Not only can yoga open up the desire to practice Eastern religions, said Noonan, but it can “lead individuals out of their faith as it did for me, sending me further into apostasy at first and then occultism.” She said that “most Christians who take yoga classes are not aware that they are in a practice whose intention is to connect to the universe, which is a belief of Hinduism, not a belief of Judaism or Christianity. . . . As Christians, we know that we are not divine, that only God is divine; therefore, this view is contrary to the Christian Faith” (p.63).
To those who think that yoga can be “Christianized” by adding quotations from Scripture or prayers to Jesus, Noonan said that “this is mixing two religions, which is syncretism, and the Catholic Church warns against syncretism.” She said that those who think they can mix Christianity with non-Christian religions should heed the words of St. Paul: “Do not bear the yoke with unbelievers. For what has justice in common with iniquity? Or what fellowship has light with darkness? What harmony is there between Christ and Belial?

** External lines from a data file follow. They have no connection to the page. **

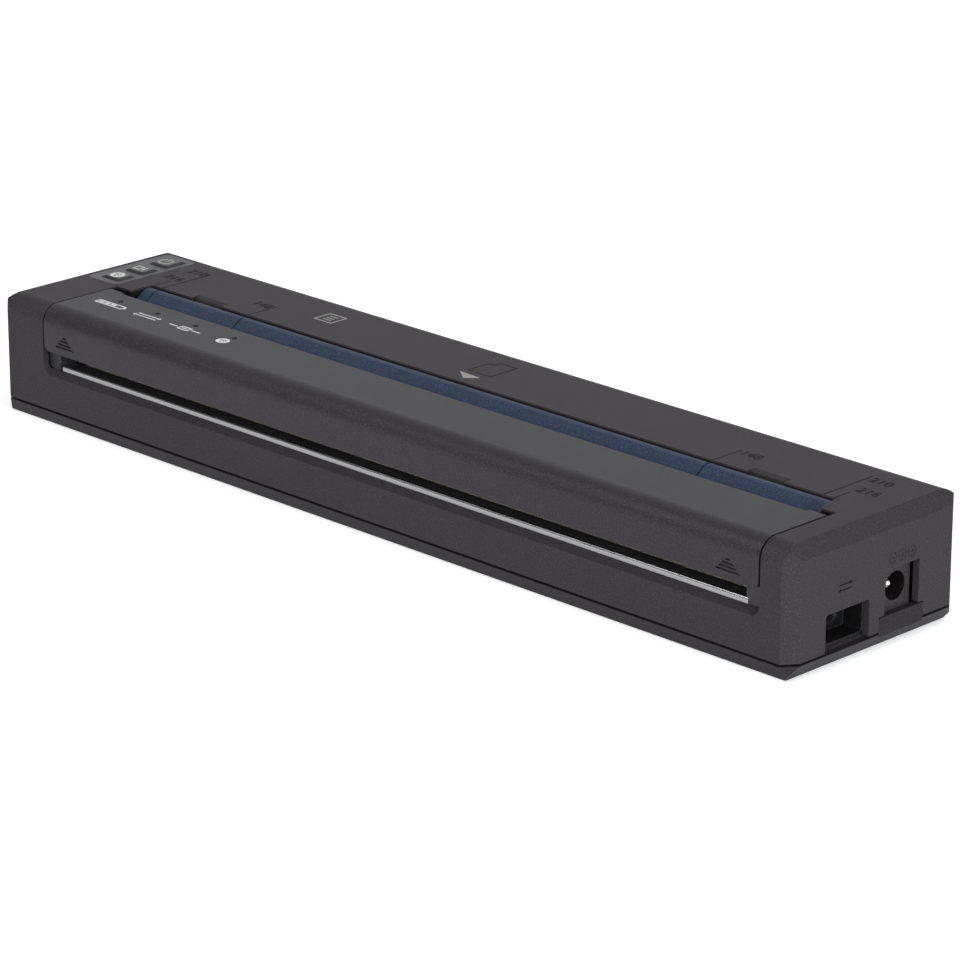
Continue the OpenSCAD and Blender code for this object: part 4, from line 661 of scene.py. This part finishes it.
# ---------------------------------------------------------------------------
# White prints: thin pad-printed ink on the upper housing. A small pointer at the
# page mark, and a ruled sheet further left.
def ribbon(points, width, closed=False):
    """Four-sided patches along a line of points, as wide as a pen stroke."""
    count = len(points)
    rims = []
    for k, (x, y) in enumerate(points):
        before = points[k - 1] if closed or k else None
        after = points[(k + 1) % count] if closed or k + 1 < count else None
        before = before or (2 * x - after[0], 2 * y - after[1])
        after = after or (2 * x - before[0], 2 * y - before[1])
        one = Vector((x - before[0], y - before[1])).normalized()
        two = Vector((after[0] - x, after[1] - y)).normalized()
        mid = (one + two).normalized()
        reach = width / 2 / max(0.5, mid.dot(one))
        rims.append(((x - mid.y * reach, y + mid.x * reach),
                     (x + mid.y * reach, y - mid.x * reach)))
    last = count if closed else count - 1
    return [(rims[k][0], rims[k][1], rims[(k + 1) % count][1], rims[(k + 1) % count][0])
            for k in range(last)]


def arc(x, y, radius, start, end, squash=1.0, steps=18):
    """Points along an arc, from one angle to another in degrees."""
    turns = [math.radians(start + (end - start) * k / steps) for k in range(steps + 1)]
    return [(x + radius * math.cos(t), y + radius * squash * math.sin(t)) for t in turns]


def bar(x0, y0, x1, y1):
    """A plain upright patch."""
    return [(x0, y0), (x1, y0), (x1, y1), (x0, y1)]


def ink(name, strokes, place, finish, body, thick=0.02, sunk=0.015, along=(1, 0, 0),
        across=(0, 1, 0)):
    """Printed strokes, given in millimetres on a face, with the real thickness of the ink."""
    along, across = Vector(along), Vector(across)
    out = along.cross(across)
    mesh = bmesh.new()
    for patches in strokes:
        corners, faces = {}, []
        for patch in patches:
            rim = []
            for u, v in patch:
                key = (round(u, 4), round(v, 4))
                if key not in corners:
                    corners[key] = mesh.verts.new(
                        (Vector(place) + along * u + across * v - out * sunk) * MM)
                rim.append(corners[key])
            faces.append(mesh.faces.new(rim))
        lifted = bmesh.ops.extrude_face_region(mesh, geom=faces, use_keep_orig=True)
        risen = [e for e in lifted["geom"] if isinstance(e, bmesh.types.BMVert)]
        bmesh.ops.translate(mesh, verts=risen, vec=out * ((thick + sunk) * MM))
    return piece_from(mesh, name, finish, body)


def print_ink(name, colour, thin=0.7, shine=0.5):
    """Pad-printed ink: slightly uneven cover, so the plastic dulls it in specks."""
    made, tree, skin = bare_material(name)
    here = put(tree, "TexCoord", out="Object")
    cover = put(tree, "TexNoise", Vector=here, Scale=5200, Detail=2)
    tone = put(tree, "MapRange", Value=cover, From_Min=0.3, From_Max=0.6, To_Min=thin, To_Max=1)
    tree.links.new(put(tree, "VectorMath", operation="SCALE", ins=(colour,), Scale=tone),
                   skin["Base Color"])
    tree.links.new(put(tree, "MapRange", Value=cover, To_Min=0.4, To_Max=0.6),
                   skin["Roughness"])
    tree.links.new(put(tree, "Bump", Strength=0.2, Distance=0.01 * MM, Height=cover),
                   skin["Normal"])
    skin["Specular IOR Level"].default_value = shine
    return made


white_ink = print_ink("white_ink", (0.72, 0.73, 0.72))
ink("page_pointer", [[[(-3.4, 8.0), (0.8, 4.8), (3.5, 7.5)]]], (0, 0, top_z),
    print_ink("pale_ink", (0.27, 0.28, 0.25)), "body")
sheet_w, sheet_d, pen, line_inset = 5.6, 5.2, 0.36, 1.5
sheet_outline = ribbon([(-sheet_w / 2, -sheet_d / 2), (sheet_w / 2, -sheet_d / 2),
                        (sheet_w / 2, sheet_d / 2), (-sheet_w / 2, sheet_d / 2)], pen, True)
sheet_lines = [[bar(-sheet_w / 2 + line_inset, y - pen / 2, sheet_w / 2 - line_inset,
                    y + pen / 2)] for y in (-1.2, 0, 1.2)]
grey_white_ink = print_ink("grey_white_ink", (0.36, 0.37, 0.35))
ink("sheet_print", [sheet_outline] + sheet_lines, (-53.6, 14.7, top_z), grey_white_ink, "body")


# ---------------------------------------------------------------------------
# Key panel: a grey moulding let into the top at the left end. Its three caps stand
# in their own wells with a hair gap all round, and carry white prints. Their bevels
# and the walls of the wells are painted dark as shade.
def painted_well_shade(tree, here):
    """1 on every face that isn't the flat top: the bevels and walls in the wells, painted dark as
    shade.
    """
    square = put(tree, "NewGeometry", out="True Normal")
    upward = put(tree, "SeparateXYZ", out="Z", ins=(square,))
    return put(tree, "MapRange", Value=upward, From_Min=0.98, From_Max=0.9)


dress(blasted("panel_grey_abs", (0.082, 0.082, 0.087), grain_mm=0.3, tone=0.2, edge_mm=0.1,
              edge_wear_and_highlight=1, shine=0.25, dark=painted_well_shade), "control_panel")
dress(blasted("key_grey_abs", (0.088, 0.088, 0.092), grain_mm=0.3, tone=0.16, edge_mm=0.1,
              edge_wear_and_highlight=1, shine=0.25, dark=painted_well_shade), "wireless_button", "feed_button",
      "power_button")

key_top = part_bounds("feed_button")[1].z / MM
key_dark = print_ink("key_dark_ink", (0.03, 0.03, 0.032), shine=0.1)
green_white = print_ink("green_white_ink", (0.34, 0.39, 0.32))


def wave_marks(scale):
    """A dot with two arcs above it, for the radio link."""
    return [[arc(0, -1.3 * scale, 0.42 * scale, 0, 342, steps=19)],
            ribbon(arc(0, -1.3 * scale, 1.35 * scale, 40, 140), 0.42 * scale),
            ribbon(arc(0, -1.3 * scale, 2.35 * scale, 45, 135), 0.42 * scale)]


ink("wireless_disc", [[arc(0, 0, 1.9, 0, 350, 0.98, 35)]], (-115.6, 1.7, key_top), white_ink,
    "wireless_key")
ink("wireless_waves", wave_marks(0.66), (-115.6, 1.6, key_top), key_dark, "wireless_key",
    thick=0.035)
feed_outline = ribbon([(-1.5, -1.0), (-1.5, 1.0), (0.4, 1.0), (0.4, -1.0)], 0.34, True)
feed_arrow = [[[(0.95, -0.1), (1.95, -0.1), (1.45, -1.1)]], [bar(1.28, -0.1, 1.62, 1.1)]]
ink("feed_print", [feed_outline] + feed_arrow, (-116.0, 9.4, key_top),
    print_ink("feed_ink", (0.58, 0.6, 0.54)), "feed_key")
ink("power_print", [ribbon(arc(0, 0, 1.75, 120, 420), 0.5), [bar(-0.25, 0.6, 0.25, 2.3)]],
    (-115.8, 17.5, key_top), green_white, "power_key")


# ---------------------------------------------------------------------------
# Roller: a ground rubber sleeve on a turned steel shaft, in two black bushes. It
# hangs in the release cover, and an acetal gear drives its left end.
def ground_rubber(name, colour, rough=0.6):
    """Rubber ground to size: fine rings round the roller, bloom in faint patches."""
    made, tree, skin = bare_material(name)
    here = put(tree, "TexCoord", out="Object")
    ringed = put(tree, "VectorMath", operation="MULTIPLY", ins=(here, (3800, 90, 90)))
    rings = put(tree, "TexNoise", Vector=ringed, Scale=1, Detail=2)
    bloom = put(tree, "TexNoise", Vector=here, Scale=90, Detail=3)
    ring_tone = put(tree, "MapRange", Value=rings, To_Min=0.75, To_Max=1.3)
    bloom_tone = put(tree, "MapRange", Value=bloom, To_Min=0.85, To_Max=1.2)
    shade = put(tree, "Math", operation="MULTIPLY", ins=(ring_tone, bloom_tone))
    tree.links.new(put(tree, "VectorMath", operation="SCALE", ins=(colour,), Scale=shade),
                   skin["Base Color"])
    tree.links.new(put(tree, "MapRange", Value=rings, To_Min=rough - 0.12, To_Max=rough + 0.12),
                   skin["Roughness"])
    tree.links.new(put(tree, "Bump", Strength=0.3, Distance=0.02 * MM, Height=rings),
                   skin["Normal"])
    return made


dress(ground_rubber("roller_rubber", (0.028, 0.028, 0.03)), "platen_rubber")
dress(drawn_metal("shaft_steel", (0.68, 0.68, 0.7), 0.16, (4000, 120, 120)), "platen_shaft")


# ---------------------------------------------------------------------------
# Release cover: a slightly greyer ABS moulding that wraps the front top edge, on a
# ribbed black inner frame that holds the roller, the lamp board and its guides.
dress(blasted("grey_abs_cover", (0.0215, 0.0192, 0.0235), shine=0.2), "release_cover")
dress(blasted("cover_frame_abs", (0.022, 0.021, 0.022), rough=0.42, grain_mm=0.2, tone=0.18),
      "cover_frame")


def clear_moulding(name):
    """Clear acrylic, faintly wavy from its tool."""
    made, tree, skin = bare_material(name)
    here = put(tree, "TexCoord", out="Object")
    wave = put(tree, "TexNoise", Vector=here, Scale=900, Detail=1)
    haze = put(tree, "MapRange", Value=wave, To_Min=0.88, To_Max=1)
    tree.links.new(put(tree, "VectorMath", operation="SCALE", ins=((0.9, 0.92, 0.92),),
                       Scale=haze), skin["Base Color"])
    tree.links.new(put(tree, "MapRange", Value=wave, To_Min=0.08, To_Max=0.25),
                   skin["Roughness"])
    skin["Transmission Weight"].default_value = 1
    skin["IOR"].default_value = 1.49
    tree.links.new(put(tree, "Bump", Strength=0.15, Distance=0.02 * MM, Height=wave),
                   skin["Normal"])
    return made


dress(clear_moulding("clear_acrylic"), "light_guides")
dress(acetal("lamp_cream", (0.62, 0.6, 0.42), 0.28), "status_leds")


# ---------------------------------------------------------------------------
# Lamp prints: white ink on the cover in front of the four lamps, for battery,
# data, paper and the radio link.
cover_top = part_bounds("release_cover")[1].z / MM
battery_cell = ribbon([(-4.9, -0.85), (4.3, -0.85), (4.3, 0.85), (-4.9, 0.85)], 0.42, True)
battery_bars = [[bar(x, -0.42, x + 1.7, 0.42)] for x in (-4.3, -2.2, -0.1)]
ink("battery_print", [battery_cell, [bar(4.5, -0.4, 5.2, 0.4)]] + battery_bars,
    (-98.6, -14.85, cover_top), white_ink, "cover")
arrow_pair = []
for way, y in ((1, 0.62), (-1, -0.62)):
    arrow_pair.append([bar(-3.6, y - 0.2, 3.6, y + 0.2)])
    arrow_pair.append([[(way * 3.5, y - 0.62), (way * 4.3, y), (way * 3.5, y + 0.62)]])
ink("data_print", arrow_pair, (-85.3, -15.1, cover_top), white_ink, "cover")
paper_strokes = [ribbon([(-1.6, -0.85), (1.6, -0.85), (1.6, 0.85), (-1.6, 0.85)], 0.4, True),
                 [bar(-5.4, -0.2, -2.4, 0.2)], [bar(2.4, -0.2, 5.4, 0.2)],
                 [bar(-0.9, -0.18, 0.9, 0.18)]]
ink("paper_print", paper_strokes, (-71.9, -15.1, cover_top), white_ink, "cover")
ink("link_disc", [[arc(0, 0, 1.8, 0, 350, 0.92, 35)]], (-58.5, -15.1, cover_top), white_ink,
    "cover")
ink("link_waves", wave_marks(0.6), (-58.5, -15.15, cover_top), key_dark, "cover", thick=0.035)


# ---------------------------------------------------------------------------
# Data mark: two small opposed arrows above the data socket, in dark ink on the
# right end of the upper housing.
right_x = case_box[1].x / MM
end_arrows = [[[(u * way, v) for u, v in stroke] for stroke in strokes]
              for way, strokes in (
                  (1, [bar(-2.0, 0.45, 1.4, 0.75), [(1.4, 0.15), (2.4, 0.6), (1.4, 1.05)]]),
                  (-1, [bar(-2.0, -0.75, 1.4, -0.45),
                        [(1.4, -1.05), (2.4, -0.6), (1.4, -0.15)]]))]
ink("data_mark", end_arrows, (right_x, -10.4, 17.7),
    print_ink("dark_ink", (0.004, 0.004, 0.005), shine=0.05), "body", along=(0, 1, 0),
    across=(0, 0, 1))
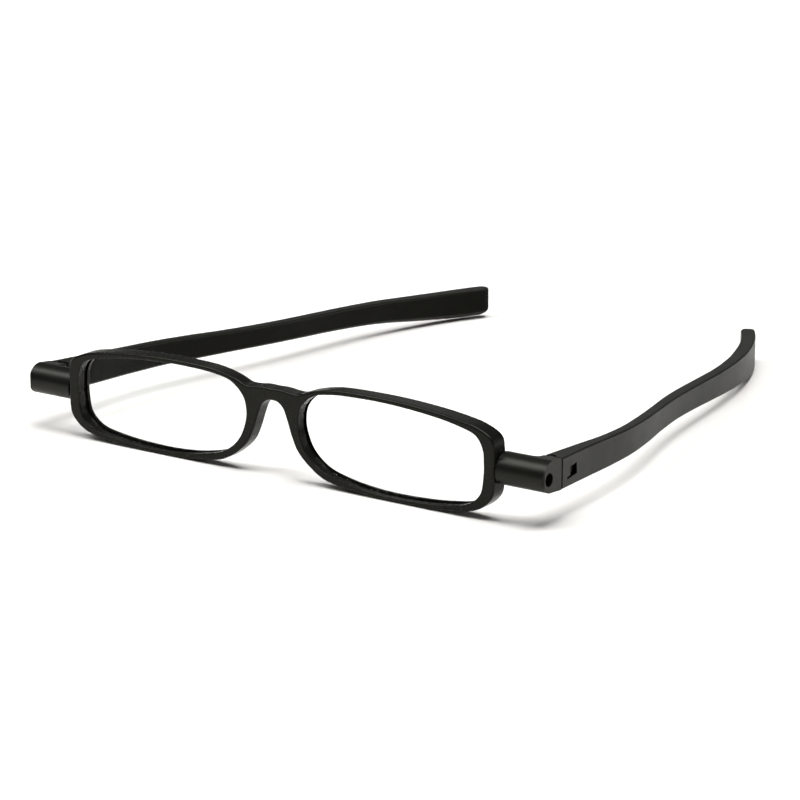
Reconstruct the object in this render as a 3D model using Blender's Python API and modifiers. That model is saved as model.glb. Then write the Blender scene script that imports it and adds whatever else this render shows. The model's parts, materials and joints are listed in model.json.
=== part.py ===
"""Folding reading glasses: one moulded front, two lenses, and on each side a swivel block, a fold hinge and a temple.

The glasses stand open on a flat surface, resting on the undersides of the rims and the tips of the temples.
Origin at the middle of the footprint, +Z up, the front faces -Y, the temples run towards +Y.
Lengths in the tables are millimetres: x from the middle, y back from the front face, z up from the surface.
"""

import math

import bmesh
import bpy
from mathutils import Matrix, Vector

MM = 0.001

# Front: 48 wide lens openings, 14 apart
FRONT_Y = -74.2           # where the front face stands, so that the footprint is centred on the origin
BRIDGE_DEPTH = 3.6        # the front is thinner at the bridge than at its ends
RIM_DEPTH = 4.5
BRIDGE_HALF = 5.0         # from here outward the back face tapers
FRONT_ROUND = 0.5
BACK_ROUND = 0.3
LENS_GROOVE = 0.55        # how far the lens edge goes into the rim
LENS_CENTRE = (30.6, 11.3)
LENS_THICK = 2.0
LENS_R_FRONT = 200.0
LENS_R_BACK = 600.0

# Swivel: the block turns on a metal axle in the side of the front, on an axis along X
SWIVEL_Y, SWIVEL_Z = 2.35, 10.9
BLOCK_IN, BLOCK_OUT = 57.5, 69.2
AXLE_R = 1.35
AXLE_END = 62.0
HEAD_BORE_R = 1.46
WEB = (62.4, 63.6)        # the wall that the screw head clamps

# Fold hinge: an upright pin that leans forward, so that a closed arm drops and passes under the other hinge
PIN_X, PIN_Y, PIN_Z = 65.9, 7.6, 10.8
PIN_LEAN = 3.0
PIN_R = 0.5
EAR_R = 1.35
EAR_CLEAR = 1.68
SLOT = (-1.75, 1.75)      # along the pin, from PIN_Z
SEAM_Y = 7.5
SEAM_GAP = 0.5
LEFT_SPLAY = 0.6          # the left arm stands this much further open, in degrees

# Snap window in the outer face of each temple, measured from the pin: y range, z range
WINDOW = (3.9, 7.0, -1.9, 0.5)
WINDOW_SKIN = 2.25        # from here outward the temple has only its thin skin
BARB_OUT = 1.7

# Temple stations: y, outer face x, top z, bottom z, thickness
TEMPLE = (
    (7.65, 69.2, 14.3, 7.5, 4.7),
    (20.0, 67.9, 13.6, 6.8, 3.4),
    (31.0, 67.0, 12.9, 6.3, 2.6),
    (42.0, 65.9, 12.25, 6.0, 2.6),
    (53.0, 63.9, 11.6, 5.8, 2.8),
    (63.0, 61.5, 11.0, 5.55, 2.8),
    (74.0, 59.1, 10.5, 5.1, 3.0),
    (85.0, 57.3, 10.0, 4.5, 3.1),
    (96.0, 55.8, 9.55, 3.85, 3.05),
    (106.0, 54.3, 9.15, 3.15, 3.05),
    (117.0, 52.1, 8.7, 2.3, 3.3),
    (127.0, 49.2, 8.2, 1.2, 3.6),
    (136.0, 45.9, 7.95, 0.35, 3.6),
    (143.0, 42.6, 7.95, 0.0, 3.6),
    (150.0, 38.5, 8.0, 0.2, 3.5),
)
TIP_FROM = 146.9          # the rounded tip starts here
TIP_LONG = 1.6
TIP_ROUND = 0.9

# Half outline of the front, from the top of the bridge round the rim to the nose arch: x, z
FRONT_HALF = (
    (0.0, 20.15), (2.6, 20.2), (4.8, 19.95), (7.2, 19.9), (10.6, 21.1), (16.3, 22.25), (26.4, 22.55),
    (36.0, 22.25), (46.3, 21.25), (53.2, 19.85), (56.6, 17.9), (57.2, 15.5), (57.2, 11.0), (57.2, 7.6),
    (56.6, 5.2), (53.9, 2.55), (49.7, 1.05), (44.9, 0.4), (38.7, 0.0), (31.5, 0.0), (24.4, 0.15),
    (18.5, 0.8), (13.3, 2.0), (9.3, 4.5), (6.7, 7.1), (5.15, 10.2), (3.95, 13.6), (2.85, 16.1),
    (1.5, 17.2), (0.0, 17.45),
)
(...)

Or what part has the believer with the unbeliever?” (2 Cor. 6:14-16).
The book includes warnings against yoga from such Vatican documents as Jesus Christ, the Bearer of the Water of Life: A Christian Reflection on the “New Age,” which was issued in 2003 by the Pontifical Council for Culture and the Pontifical Council for Interreligious Dialogue, and the Letter to Bishops on Certain Aspects of Christian Meditation, which was issued in 1989 by the Sacred Congregation for the Doctrine of the Faith.